Exercise requirements:
Make an exact copy of all the records.

Records for processing:
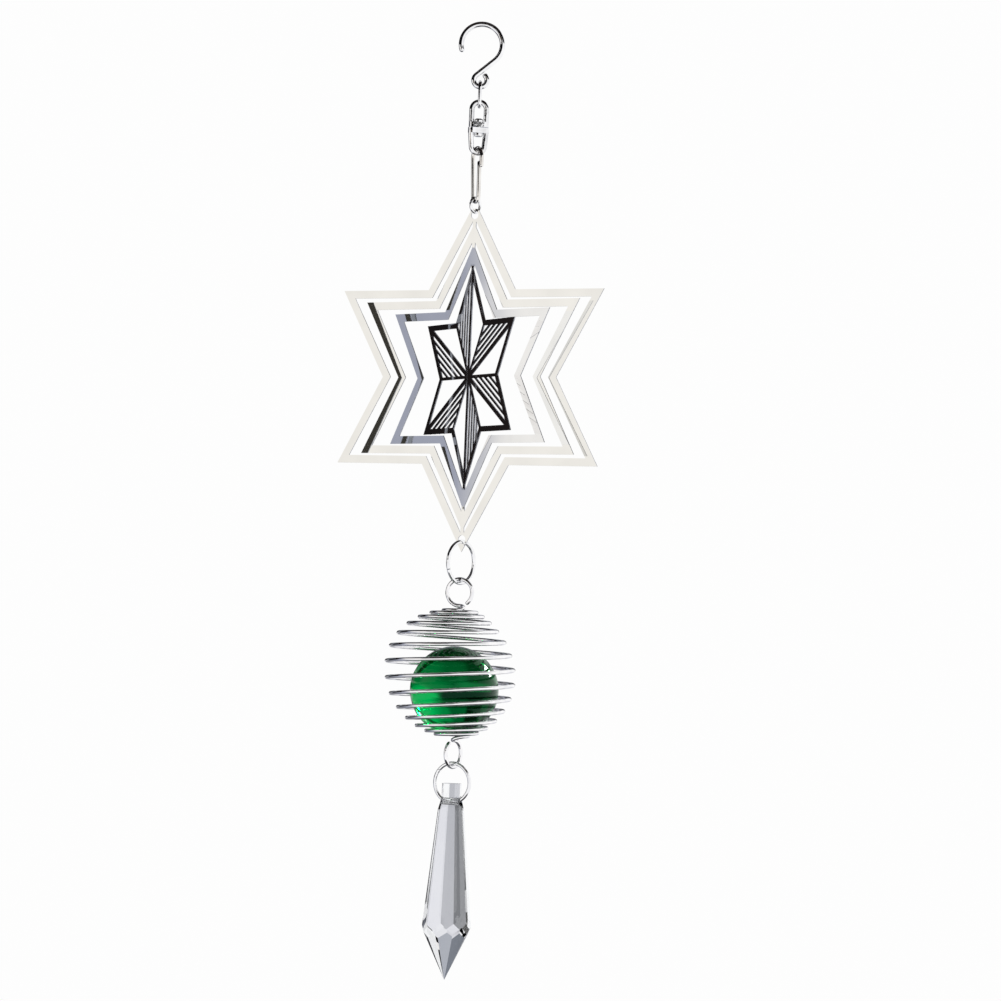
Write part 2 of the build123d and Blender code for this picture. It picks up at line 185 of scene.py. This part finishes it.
def end_rings(ring, side, rounded):
    """Rings that close a wire's end: a half round, or a cut face with a broken edge."""
    centre, ahead, across, radius, length = ring
    if rounded:
        steps = [(radius * sin(radians(a)), radius * cos(radians(a))) for a in ROUND_END]
    else:
        steps = [(out * radius, reach * radius) for out, reach in CUT_END]
    return [
        (centre + ahead * side * out, ahead, across, reach, length + side * out)
        for out, reach in steps
    ]


def wire(name, body, slot, route, diameter, **how):
    """A wire piece that rides on a body and stands for the CAD node of the same name."""
    piece = tube(name + "_wire", route, diameter, **how)
    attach(piece, body)
    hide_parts(name)
    return piece


def split_ring(name, body, turn, diameter, split):
    """A ring of butted wire, filling its CAD node's height and split at this angle round it."""
    top, bottom = high(name).z, low(name).z
    radius = (top - bottom - diameter) / 2
    gap = degrees(RING_SPLIT / radius)
    route = arc(turn, 0, (top + bottom) / 2, radius, split + gap / 2, 360 - gap)
    return wire(name, body, "ring_chrome", route, diameter, round_ends=False)


# ---------------------------------------------------------------- hook, link, clip and rings
HOOK_WIRE, HOOK_LOOP_R, HOOK_EYE_R = 1.5, 5.8, 1.85
HOOK_TIP = 196  # where the loop's open tip is, in degrees round the loop
HOOK_EYE_SWEEP = 225  # how far the eye bends, in degrees, past the level of its centre
LINK_WIRE, LINK_R = 1.0, 1.6
CLIP_WIRE, CLIP_HEAD_R, CLIP_TOE_R = 1.15, 2.6, 1.6
CLIP_TURN, CLIP_LEAN = -62, 1.6  # the clip's plane about Z, and the gate's slope, in degrees
CLIP_NOSE_DROP, CLIP_GATE_DROP = 2.425, 1.625  # their ends below the head's centre


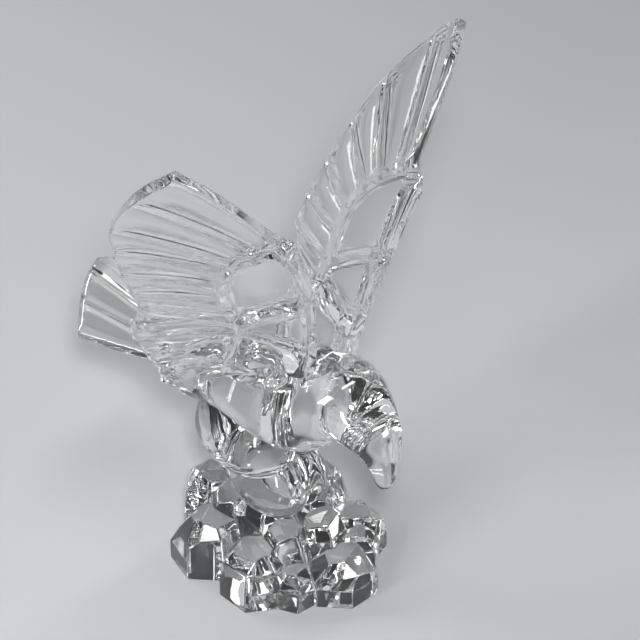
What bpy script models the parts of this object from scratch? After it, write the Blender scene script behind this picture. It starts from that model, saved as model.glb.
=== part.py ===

Output:
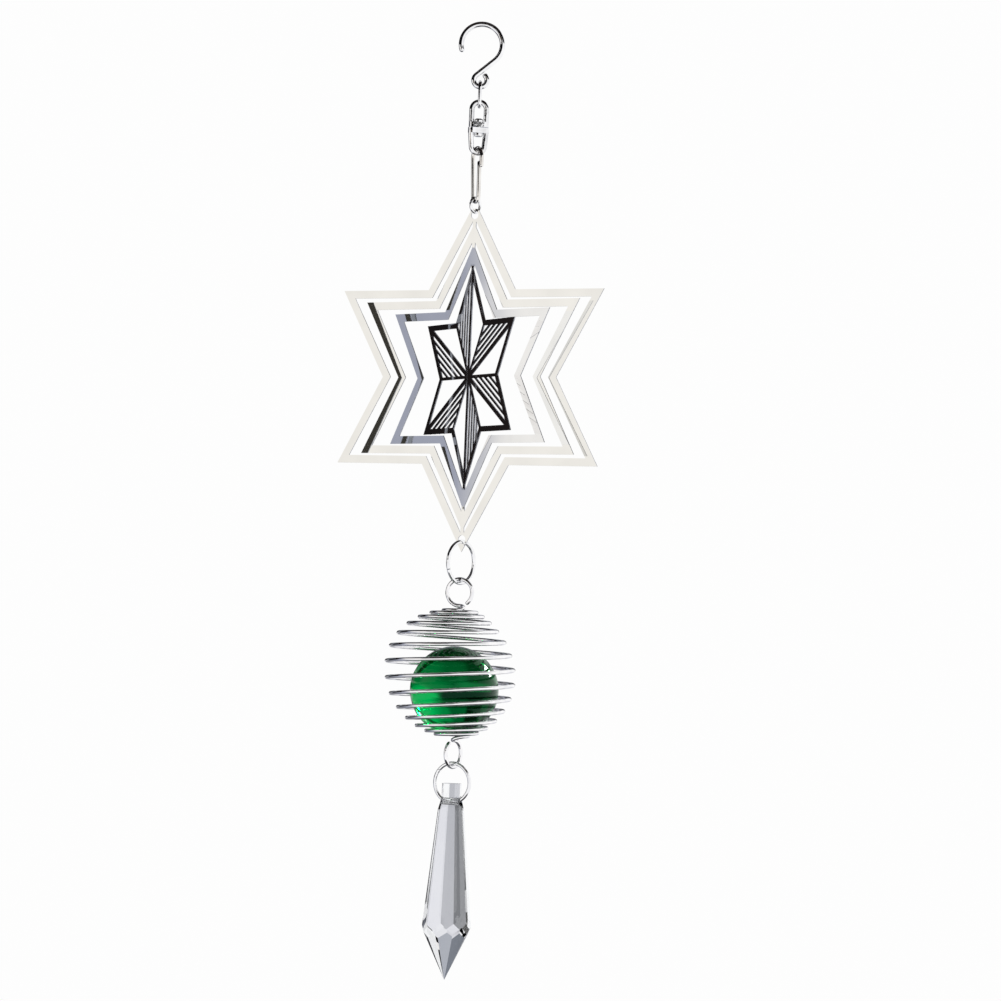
Write part 2 of the build123d and Blender code for this picture. It picks up at line 185 of scene.py. This part finishes it.
def end_rings(ring, side, rounded):
    """Rings that close a wire's end: a half round, or a cut face with a broken edge."""
    centre, ahead, across, radius, length = ring
    if rounded:
        steps = [(radius * sin(radians(a)), radius * cos(radians(a))) for a in ROUND_END]
    else:
        steps = [(out * radius, reach * radius) for out, reach in CUT_END]
    return [
        (centre + ahead * side * out, ahead, across, reach, length + side * out)
        for out, reach in steps
    ]


def wire(name, body, slot, route, diameter, **how):
    """A wire piece that rides on a body and stands for the CAD node of the same name."""
    piece = tube(name + "_wire", route, diameter, **how)
    attach(piece, body)
    hide_parts(name)
    return piece


def split_ring(name, body, turn, diameter, split):
    """A ring of butted wire, filling its CAD node's height and split at this angle round it."""
    top, bottom = high(name).z, low(name).z
    radius = (top - bottom - diameter) / 2
    gap = degrees(RING_SPLIT / radius)
    route = arc(turn, 0, (top + bottom) / 2, radius, split + gap / 2, 360 - gap)
    return wire(name, body, "ring_chrome", route, diameter, round_ends=False)


# ---------------------------------------------------------------- hook, link, clip and rings
HOOK_WIRE, HOOK_LOOP_R, HOOK_EYE_R = 1.5, 5.8, 1.85
HOOK_TIP = 196  # where the loop's open tip is, in degrees round the loop
HOOK_EYE_SWEEP = 225  # how far the eye bends, in degrees, past the level of its centre
LINK_WIRE, LINK_R = 1.0, 1.6
CLIP_WIRE, CLIP_HEAD_R, CLIP_TOE_R = 1.15, 2.6, 1.6
CLIP_TURN, CLIP_LEAN = -62, 1.6  # the clip's plane about Z, and the gate's slope, in degrees
CLIP_NOSE_DROP, CLIP_GATE_DROP = 2.425, 1.625  # their ends below the head's centre


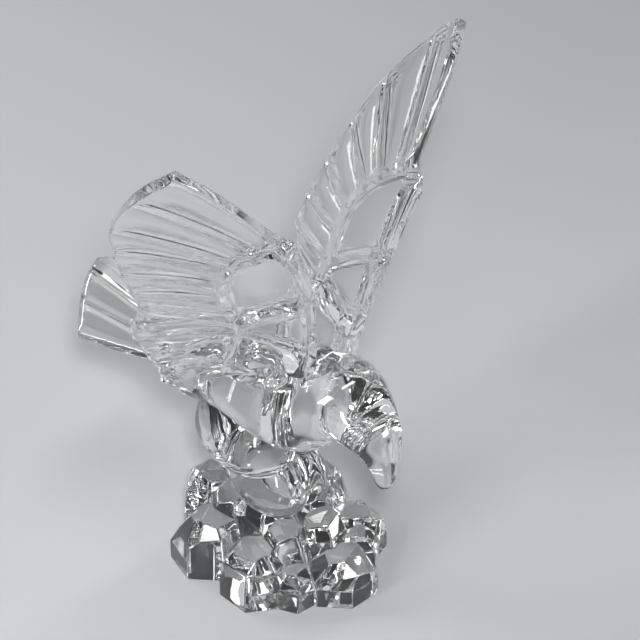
What bpy script models the parts of this object from scratch? After it, write the Blender scene script behind this picture. It starts from that model, saved as model.glb.
=== part.py ===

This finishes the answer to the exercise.